Klaviyo’s 2026 data across 183,000+ brands puts the average conversion rate at 10.7%. Below 5% signals a flow that needs rework. Above 15% puts you in the top tier. Revenue per recipient (RPR) averages $3.65, with top performers reaching $28.89.

4. Should the first abandoned cart email include a discount?

Generally, no. Leading with a discount trains customers to deliberately abandon carts to trigger a coupon, eroding margin on purchases that would have happened anyway. A common structure keeps email 1 discount-free, introduces a gentle incentive in email 2, and reserves the strongest offer for email 3.

5. What time of day gets the best abandoned cart email open rates?

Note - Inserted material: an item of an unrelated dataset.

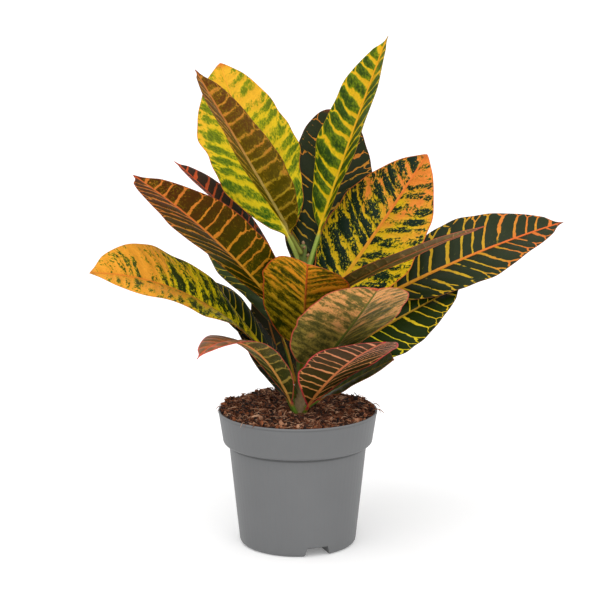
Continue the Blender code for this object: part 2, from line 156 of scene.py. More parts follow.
PALETTES = {
    # upper faces
    "gold": {"dark": (44, 86, 8), "dark_tip": (104, 112, 16), "mid": (136, 146, 12),
             "light": (214, 188, 20), "light_tip": (234, 176, 42), "hue": (0.40, 0.90),
             "rib": (214, 196, 84), "rib_tip": (238, 172, 48), "rim": (206, 100, 40),
             "stalk": (158, 172, 80), "vein": 1.8, "soft": 2.0, "core": 0.42, "near": 0.3,
             "streak": 0.45, "blotch": 0.60, "fleck": 0.55, "base_level": -0.02, "tip_level": 0.30,
             "edge_level": -0.3, "wash": 0.26, "halo": 0.20, "blur": 0.5, "rim_width": 0.6,
             "wander": 0.9, "taper": 0.4, "feather": 0.20, "net": 0.26, "net_width": 0.30,
             "gaps": 0.15, "gloss": 0.08},
    "lime": {"dark": (42, 68, 10), "dark_tip": (50, 72, 12), "mid": (118, 136, 6),
             "light": (224, 186, 14), "light_tip": (226, 174, 26), "rib": (224, 184, 32),
             "rib_tip": (230, 166, 36), "rim": (150, 130, 26), "stalk": (154, 174, 80),
             "vein": 2.6, "soft": 1.5, "core": 0.52, "near": 0.22, "streak": 0.35, "blotch": 0.30,
             "fleck": 0.50, "base_level": -0.04, "tip_level": 0.06, "wash": 0.24, "halo": 0.22,
             "blur": 0.36, "rib_width": 1.8, "taper": 0.80, "gaps": 0.22, "wander": 0.7,
             "feather": 0.14, "gloss": 0.08},
    "ember": {"dark": (18, 38, 22), "dark_tip": (28, 44, 30), "mid": (118, 130, 14),
              "light": (222, 182, 24), "light_tip": (238, 138, 54), "hue": (0.50, 0.86),
              "rib": (224, 172, 38), "rib_tip": (234, 128, 52), "rim": (212, 108, 48),
              "stalk": (164, 120, 50), "vein": 3.2, "soft": 1.4, "core": 0.40, "near": 0.20,
              "streak": 0.85, "blotch": 0.75, "fleck": 1.1, "base_level": 0.14, "tip_level": 0.24,
              "halo": 0.12, "blur": 0.10, "rib_width": 1.8, "rim_width": 1.1, "taper": 0.5,
              "specks": 0.32, "wander": 0.9, "gaps": 0.24, "feather": 0.16, "tilt": -0.1, "gloss": 0.1},
    "amber": {"dark": (26, 46, 16), "dark_tip": (62, 70, 30), "mid": (134, 143, 20),
              "light": (218, 196, 22), "light_tip": (238, 162, 50), "hue": (0.40, 0.72),
              "rib": (150, 132, 46), "rib_tip": (226, 138, 48), "rim": (204, 132, 54),
              "stalk": (80, 84, 40), "vein": 3.0, "soft": 2.0, "core": 0.22, "near": 0.16,
              "streak": 1.0, "blotch": 0.9, "fleck": 1.0, "base_level": 0.16, "tip_level": 0.56,
              "halo": 0.12, "blur": 0.16, "rib_width": 1.2, "wander": 1.0, "specks": 0.20,
              "feather": 0.12, "gloss": 0.1},
    "flame": {"dark": (30, 42, 14), "dark_tip": (42, 50, 24), "mid": (96, 96, 18),
              "light": (208, 166, 30), "light_tip": (226, 118, 46), "hue": (0.42, 0.88),
              "rib": (220, 154, 38), "rib_tip": (226, 108, 46), "rim": (110, 58, 34),
              "stalk": (140, 122, 50), "vein": 2.0, "core": 0.72, "near": 0.03,
              "streak": 0.28, "fleck": 0.5, "fork": 0.34, "rib_width": 1.7,
              "taper": 0.30, "wander": 0.4, "gaps": 0.36, "feather": 0.05, "tilt": 0.06,
              "gloss": 0.14},
    "night": {"dark": (31, 49, 7), "dark_tip": (36, 51, 10), "mid": (91, 115, 12),
              "light": (235, 220, 36), "light_tip": (235, 192, 38), "rib": (190, 146, 42),
              "rib_tip": (190, 146, 42), "rim": (80, 58, 30), "stalk": (100, 92, 34),
              "vein": 1.2, "soft": 0.45, "core": 0.72, "near": 0.02, "fleck": 0.5, "fork": 0.42,
              "rib_width": 1.3, "taper": 0.2, "wander": 0.45, "gloss": 0.14},
    "dusk": {"dark": (28, 38, 10), "dark_tip": (36, 40, 14), "mid": (80, 80, 20),
             "light": (160, 134, 42), "light_tip": (168, 112, 42), "rib": (164, 124, 42),
             "rib_tip": (174, 114, 42), "stalk": (90, 86, 34), "vein": 1.0, "core": 0.58,
             "near": 0.02, "streak": 0.35, "gaps": 0.42},
    "slate": {"dark": (41, 56, 21), "dark_tip": (59, 73, 41), "mid": (96, 110, 39),
              "light": (210, 190, 44), "light_tip": (192, 168, 48), "rib": (214, 170, 50),
              "rib_tip": (190, 134, 46), "stalk": (190, 142, 50), "vein": 1.1, "core": 0.62,
              "near": 0.02, "rib_width": 2.0, "gaps": 0.44, "gloss": 0.14},
    "soot": {"dark": (30, 42, 12), "dark_tip": (36, 42, 14), "mid": (72, 74, 20),
             "light": (196, 152, 34), "light_tip": (200, 118, 34), "rib": (160, 130, 38),
             "rib_tip": (178, 118, 38), "rim": (112, 52, 32), "vein": 1.5, "soft": 0.4,
             "core": 0.68, "near": 0.0, "streak": 0.40, "fleck": 0.6, "gaps": 0.44,
             "rib_width": 0.8, "fork": 0.40, "wander": 1.0, "taper": 0.2, "feather": 0.05,
             "gloss": 0.12, "specks": 0.08},
    "wine": {"dark": (56, 56, 34), "dark_tip": (74, 54, 42), "mid": (116, 76, 42),
             "light": (218, 108, 48), "light_tip": (222, 98, 54), "rib": (226, 106, 50),
             "rib_tip": (226, 96, 54), "rim": (170, 66, 44), "vein": 2.4, "core": 0.66,
             "near": 0.08, "rib_width": 1.5, "soft": 0.8, "gloss": 0.04},
    "umber": {"dark": (34, 38, 10), "dark_tip": (42, 40, 12), "mid": (86, 70, 22),
              "light": (150, 118, 38), "light_tip": (150, 118, 38), "rib": (150, 92, 34),
              "rib_tip": (150, 96, 34), "vein": 1.0, "near": 0.02, "gaps": 0.5},
    "fern": {"dark": (48, 64, 10), "dark_tip": (56, 60, 14), "mid": (94, 102, 18),
             "light": (142, 136, 32), "light_tip": (152, 122, 36), "rib": (130, 124, 34),
             "rib_tip": (142, 112, 36), "rim": (150, 72, 40), "vein": 1.0, "core": 0.4,
             "near": 0.02, "gaps": 0.5, "rim_width": 1.0},
    "coral": {"dark": (88, 74, 46), "dark_tip": (128, 88, 58), "mid": (140, 100, 62),
              "light": (200, 124, 66), "light_tip": (200, 116, 74), "hue": (0.3, 0.8),
              "rib": (204, 124, 66), "rib_tip": (218, 100, 72), "rim": (208, 74, 66),
              "vein": 2.0, "soft": 1.0, "core": 0.5, "near": 0.06, "streak": 0.5,
              "blotch": 0.5, "base_level": -0.1, "tip_level": 0.30, "rim_width": 1.4,
              "rib_width": 1.3, "halo": 0.2, "blur": 0.3, "gloss": 0.15},
    # under faces
    "olive": {"dark": (46, 50, 14), "dark_tip": (56, 50, 18), "mid": (90, 82, 26),
              "light": (152, 126, 52), "light_tip": (166, 116, 54), "rib": (182, 130, 60),
              "rib_tip": (186, 116, 64), "rim": (146, 88, 52), "stalk": (104, 136, 46),
              "vein": 1.1, "near": 0.04, "rough": 0.55, "relief": 0.5,
              "rib_width": 1.2, "net": 0.12, "gloss": 0.06},
    "blush": {"dark": (56, 60, 20), "dark_tip": (92, 72, 42), "mid": (102, 92, 38),
              "light": (156, 132, 58), "light_tip": (216, 132, 86), "hue": (0.45, 0.95),
              "rib": (204, 146, 70), "rib_tip": (214, 120, 76), "rim": (206, 90, 70),
              "stalk": (108, 146, 48), "soft": 0.8, "core": 0.52, "near": 0.08,
              "streak": 0.4, "fleck": 0.4, "base_level": -0.04, "tip_level": 0.30,
              "rough": 0.55, "relief": 0.5, "rib_width": 1.4, "rim_width": 1.3, "net": 0.18,
              "gloss": 0.05, "blur": 0.25},
    "maroon": {"dark": (60, 64, 4), "dark_tip": (82, 42, 14), "mid": (109, 89, 11),
               "light": (206, 146, 31), "light_tip": (214, 121, 50), "hue": (0.2, 0.8),
               "rib": (202, 148, 44), "rib_tip": (206, 106, 52), "rim": (170, 62, 40),
               "stalk": (116, 128, 44), "vein": 1.4, "soft": 0.8, "core": 0.58,
               "streak": 0.40, "fleck": 0.55, "blotch": 0.25, "tip_level": 0.02, "rough": 0.6,
               "relief": 0.5, "rib_width": 1.4, "rim_width": 0.9, "net": 0.16, "gloss": 0.03,
               "taper": 0.35, "gaps": 0.22, "wander": 0.5, "blur": 0.24, "halo": 0.14,
               "feather": 0.05, "specks": 0.1},
    "umbra": {"dark": (100, 92, 6), "dark_tip": (109, 61, 22), "mid": (139, 113, 14),
              "light": (210, 177, 44), "light_tip": (212, 137, 48), "hue": (0.2, 0.7),
              "rib": (212, 190, 98), "rib_tip": (196, 122, 60), "rim": (150, 66, 28),
              "stalk": (166, 178, 84), "vein": 1.1, "soft": 1.3, "core": 0.46, "near": 0.16,
              "streak": 0.45, "fleck": 0.7, "blotch": 0.30, "tip_level": 0.02, "rough": 0.6,
              "relief": 0.5, "rib_width": 1.8, "net": 0.16, "gloss": 0.03,
              "taper": 0.3, "wander": 0.6, "blur": 0.42, "halo": 0.14, "gaps": 0.2,
              "feather": 0.06},
    "bronze": {"dark": (80, 76, 26), "dark_tip": (104, 76, 46), "mid": (116, 98, 46),
               "light": (146, 124, 58), "light_tip": (180, 114, 76), "rib": (156, 122, 54),
               "rib_tip": (176, 90, 62), "rim": (196, 88, 62), "stalk": (110, 122, 40),
               "vein": 0.8, "core": 0.30, "near": 0.0, "streak": 0.5, "blotch": 0.4,
               "base_level": 0.06, "tip_level": 0.14, "rough": 0.55, "relief": 0.3,
               "rim_width": 1.6, "net": 0.10, "gloss": 0.05, "blur": 0.4},
    "tawny": {"dark": (45, 55, 3), "dark_tip": (62, 58, 9), "mid": (130, 114, 9),
              "light": (178, 150, 28), "light_tip": (225, 148, 34), "hue": (0.25, 0.75),
              "rib": (146, 118, 32), "rib_tip": (196, 92, 36), "rim": (198, 80, 42),
              "stalk": (112, 114, 32), "vein": 2.0, "soft": 2.4, "core": 0.26, "near": 0.22,
              "streak": 0.75, "blotch": 0.75, "fleck": 0.8, "base_level": 0.12,
              "tip_level": 0.34, "edge_level": -0.06, "blur": 0.36, "halo": 0.18,
              "rough": 0.55, "relief": 0.5, "rib_width": 1.2, "rim_width": 1.3,
              "gloss": 0.06, "wander": 0.8, "feather": 0.12},
    "rosy": {"dark": (70, 71, 24), "dark_tip": (103, 93, 53), "mid": (131, 115, 53),
             "light": (159, 139, 58), "light_tip": (227, 159, 94), "hue": (0.30, 0.72),
             "rib": (84, 100, 28), "rib_tip": (108, 108, 48), "rim": (202, 80, 66),
             "stalk": (102, 114, 36), "vein": 2.0, "soft": 2.2, "core": 0.20, "near": 0.14,
             "streak": 0.9, "blotch": 0.8, "fleck": 0.7, "base_level": 0.08,
             "tip_level": 0.42, "blur": 0.50, "halo": 0.16, "rough": 0.55, "relief": 0.4,
             "rib_width": 1.6, "rim_width": 1.3, "gloss": 0.06, "wander": 0.8,
             "feather": 0.10},
    "brick": {"dark": (52, 46, 12), "dark_tip": (73, 50, 31), "mid": (109, 77, 41),
              "light": (203, 137, 72), "light_tip": (214, 134, 98), "rib": (186, 114, 56),
              "rib_tip": (192, 106, 76), "rim": (198, 58, 62), "stalk": (104, 130, 34),
              "vein": 1.6, "soft": 0.7, "core": 0.66, "near": 0.08, "fleck": 0.4,
              "tip_level": 0.06, "rough": 0.55, "relief": 0.6, "rib_width": 1.6,
              "rim_width": 1.9, "net": 0.08, "gloss": 0.06, "taper": 0.4, "gaps": 0.20,
              "wander": 0.4, "fork": 0.36},
}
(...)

The evening window, roughly 6 PM to 9 PM local time, with a clear peak around 7-8 PM. This aligns with when shoppers are off work and have the mental space for personal browsing decisions. Restricting sends to this window also avoids emails arriving late at night and getting buried by morning.

6. Does SMS improve abandoned cart recovery?

It can, but it’s best reserved for high-intent or high-value carts rather than every abandonment, since SMS is more intrusive than email. Regional rules also apply — in the US, cart abandonment texts are generally expected within 48 hours of abandonment and limited to one message per recipient, respecting local quiet hours.

7. Why is revenue per recipient more important than conversion rate?

A flow with a lower conversion rate but a higher average order value can generate more total revenue than one with a higher conversion rate but lower-value recovered carts. Revenue per recipient (RPR) captures this nuance directly, while conversion rate alone can be misleading when comparing flows across different product price points.

8. What should I do if my abandoned cart flow has a low conversion rate?

First, check timing — a delayed first send is the most common cause of underperformance. Next, check whether the flow exits properly on purchase and isn’t sending to customers who already converted. Finally, review incentive placement; both too little incentive and overly generous early discounts can hurt overall recovery and revenue per recipient respectively.